Ey insanlar! Cenâb-ı Hak bizi affeylesin. Ey Selefi ulemaları, İnsanları İslam'a nasıl çağıracağınızı öğrenmeye çalışın. Batılı ülkelerin insanlarını İslama çağırmak için pekçok merkezler yapıyorlar. Nedir o? Dava. Milyonlarca harcıyorlar ve İslam'a davet merkezleri yapıyorlar. Tövbe Estağfurullah. İnsanları İslam'a davet ediyorlar. Onlardan hangisi insanları nasıl çağıracaklarını biliyorlar? Onlar şiddet kullanıyorlar. Şiddet kullanan bu grup nedir? İrhabin, ne akılsızsınız? İslamda irhabin var mı? İnsanlara nasıl irhabiyinlerden dersiniz?

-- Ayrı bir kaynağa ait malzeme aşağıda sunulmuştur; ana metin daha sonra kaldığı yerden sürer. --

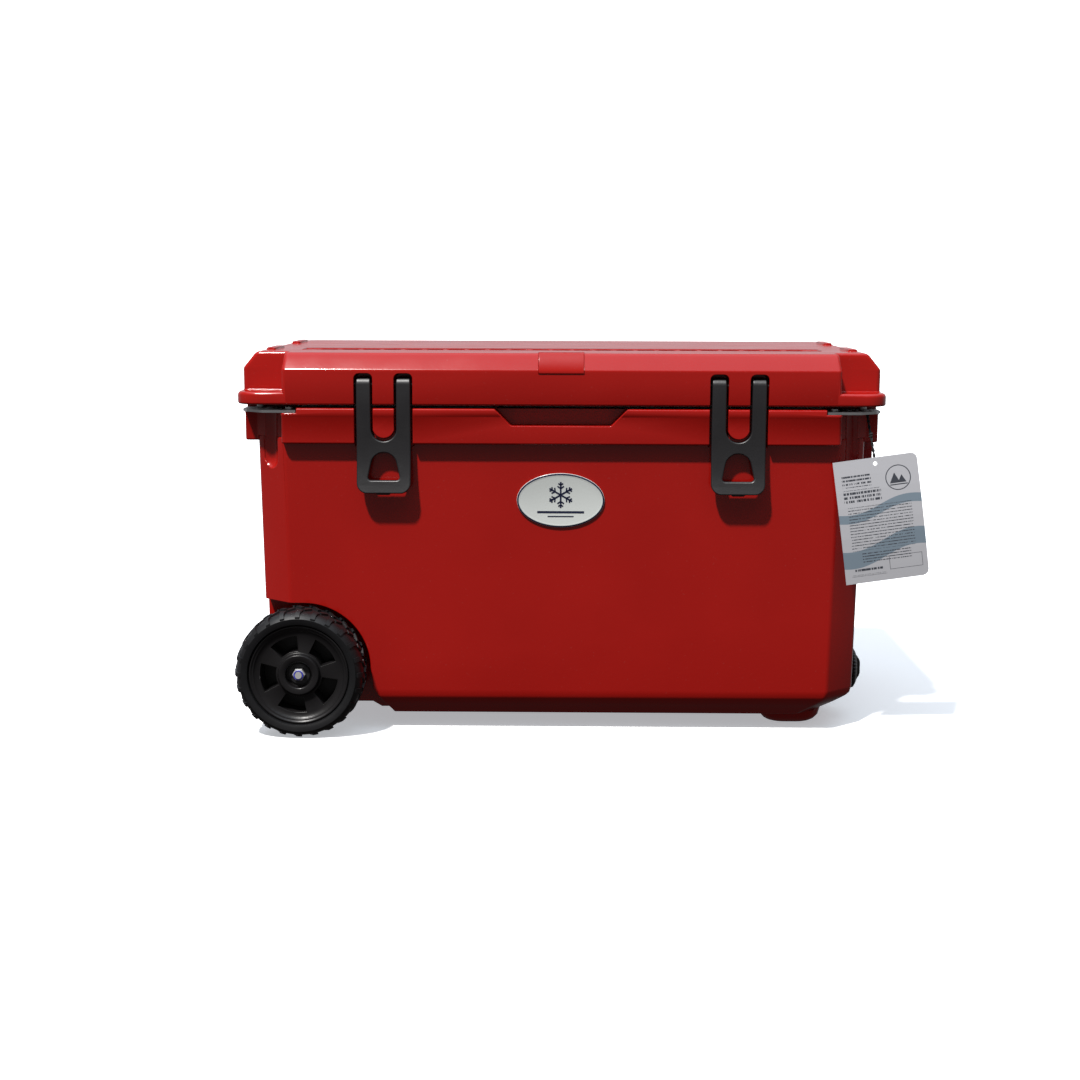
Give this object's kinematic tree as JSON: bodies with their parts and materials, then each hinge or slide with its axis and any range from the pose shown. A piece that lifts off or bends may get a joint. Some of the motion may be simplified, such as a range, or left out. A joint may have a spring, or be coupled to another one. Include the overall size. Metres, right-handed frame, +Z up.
{
  "type": "cooler on wheels",
  "caption": "Rotomoulded ice chest on two wheels, with a hinged lid, T-latches, steel corner plates, a screw drain plug and a swing pull handle.",
  "frame": {"origin": "on the ground, under the middle of the cooler's box without its hang tag", "axes": "+Z up, -Y out of the front where the latches are, +X towards the pull handle, so the wheels are at -X"},
  "size_m": [0.8003, 0.478, 0.4465],
  "materials": {
    "red_plastic": "glossy rotomoulded polyethylene, deep red",
    "latch_rubber": "matte black moulded rubber",
    "black_plastic": "black moulded plastic, fine texture",
    "rim_plastic": "black injection-moulded plastic, satin",
    "tyre": "black moulded tread, matte with a slight sheen",
    "steel": "brushed stainless steel",
    "grip_rubber": "soft black grip, ribbed",
    "foam": "rigid polyurethane foam, sealed inside",
    "seal": "pale extruded gasket rubber",
    "nylon": "natural nylon",
    "badge": "silver-white domed plate with a dark rim",
    "card": "coated card",
    "cord": "black twisted string"
  },
  "bodies": {
    "tub": {"tub_shell": "red_plastic", "tub_foam": "foam", "tub_fill_plug": "black_plastic", "badge": "badge", "axle": "steel", "drain_tube": "black_plastic", "drain_nut": "black_plastic", "tag_string": "cord", "hang_tag": "card", "corner_plate_left": "steel", "corner_plate_screw_left_1": "steel", "corner_plate_screw_left_2": "steel", "hinge_pin_left": "steel", "corner_plate_right": "steel", "corner_plate_screw_right_1": "steel", "corner_plate_screw_right_2": "steel", "hinge_pin_right": "steel", "axle_bracket_front": "steel", "wheel_spacer_front": "nylon", "handle_bush_front": "nylon", "axle_bracket_screw_front_1": "steel", "axle_bracket_screw_front_2": "steel", "washer_front": "steel", "nylock_nut_front": "steel", "axle_bracket_rear": "steel", "wheel_spacer_rear": "nylon", "handle_bush_rear": "nylon", "axle_bracket_screw_rear_1": "steel", "axle_bracket_screw_rear_2": "steel", "washer_rear": "steel", "nylock_nut_rear": "steel"},
    "lid": {"lid_shell": "red_plastic", "lid_foam": "foam", "lid_fill_plug": "black_plastic", "lid_gasket": "seal", "latch_pin_left": "steel", "latch_pin_right": "steel"},
    "latch_left": {"latch_left": "latch_rubber"},
    "latch_right": {"latch_right": "latch_rubber"},
    "wheel_front": {"tyre_front": "tyre", "rim_front": "rim_plastic", "wheel_bush_front": "nylon"},
    "wheel_rear": {"tyre_rear": "tyre", "rim_rear": "rim_plastic", "wheel_bush_rear": "nylon"},
    "pull_handle": {"handle_bail": "steel", "handle_grip": "grip_rubber"},
    "drain_seal": {"drain_seal": "seal"},
    "drain_cap": {"drain_cap": "black_plastic"}
  },
  "joints": [
    {"name": "lid_hinge", "type": "hinge", "parent": "tub", "child": "lid", "pos_m": [0, 0.226, 0.384], "axis": [-1, 0, 0], "range_deg": [0, 100]},
    {"name": "latch_left_swing", "type": "hinge", "parent": "lid", "child": "latch_left", "pos_m": [-0.2023, -0.206, 0.408], "axis": [-1, 0, 0], "range_deg": [0, 98]},
    {"name": "latch_right_swing", "type": "hinge", "parent": "lid", "child": "latch_right", "pos_m": [0.2023, -0.206, 0.408], "axis": [-1, 0, 0], "range_deg": [0, 98]},
    {"name": "wheel_front_spin", "type": "hinge", "parent": "tub", "child": "wheel_front", "pos_m": [-0.301, -0.211, 0.075], "axis": [0, 1, 0], "continuous": true},
    {"name": "wheel_rear_spin", "type": "hinge", "parent": "tub", "child": "wheel_rear", "pos_m": [-0.301, 0.211, 0.075], "axis": [0, 1, 0], "continuous": true},
    {"name": "handle_swing", "type": "hinge", "parent": "tub", "child": "pull_handle", "pos_m": [0.361, 0, 0.318], "axis": [0, -1, 0], "range_deg": [0, 95]},
    {"name": "drain_seal_slide", "type": "slide", "parent": "tub", "child": "drain_seal", "axis": [1, 0, 0], "range_m": [0, 0.0095]},
    {"name": "drain_cap_turn", "type": "hinge", "parent": "drain_seal", "child": "drain_cap", "pos_m": [0.355, -0.1, 0.058], "axis": [1, 0, 0], "range_deg": [0, 1080]}
  ],
  "couplings": [
    {"joint": "drain_seal_slide", "follows": "drain_cap_turn", "m_per_rad": 0.00047746}
  ]
}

Ey Selefi ulemaları, Ey Melikler, Ümeralar! Bu yanlış olanı neden düzeltmezsiniz? Onlar kendileri İslami bölgelere gelip Müslüman olsunlar; onların peşlerine koşmamalısınız. Oraya giderseniz fanatik ve vahşi insanlar olursunuz. Cenâb-ı Hak bizi affeylesin. Yanlış yol. İnsanlar yanlış şeyler yapıyorlar ve bu doğru yoldur diyorlar. İrhabi, bu kötü sözü Müslümanlardan almaya çalışmalısınız. Biz irhabiyin, terörist değiliz, hayır. Eslim Teslem, biz Müslümanız. Vahşi tabiatını bırakın ki size teröristler demesinler. Yerlere, binalara, okullara heryere koşup insanlara sorunlar veriyorsunuz ve “Biz dava ehliyiz” diyorsunuz. Maşallah, maşallah. Evet ehli dava demekle doğrusunuz ama insanları şeytana çağırıyorsunuz İslama değil. Cenâb-ı Hak bizi affeylesin

Ey insanlar, düşünün. İnsanoğlu için mükemmel bir model olmaya çalışın. Mükemmel kimseler olmaya çalışmalısınız. Onlar beni Selefi ve başka ulemalara ve şeriat doktorlarına ve doğudan batıya Ezher ulemalarına bağırtıyorlar. Nedir bu? Hayatun Tayyibe, tatlı hayatın reçetesini söyleyin. Bilmiyorsanız neden insanları çağırıyorsunuz? Cenâb-ı Hak sizi ve beni ve bütün yanlış yolda olan insanları affeylesin. Ve herşey şerefine yaratılmış olan Peygamberler Mührü, Seyyidina Muhammed (s.a.v) hürmetine doğru yola gelsinler.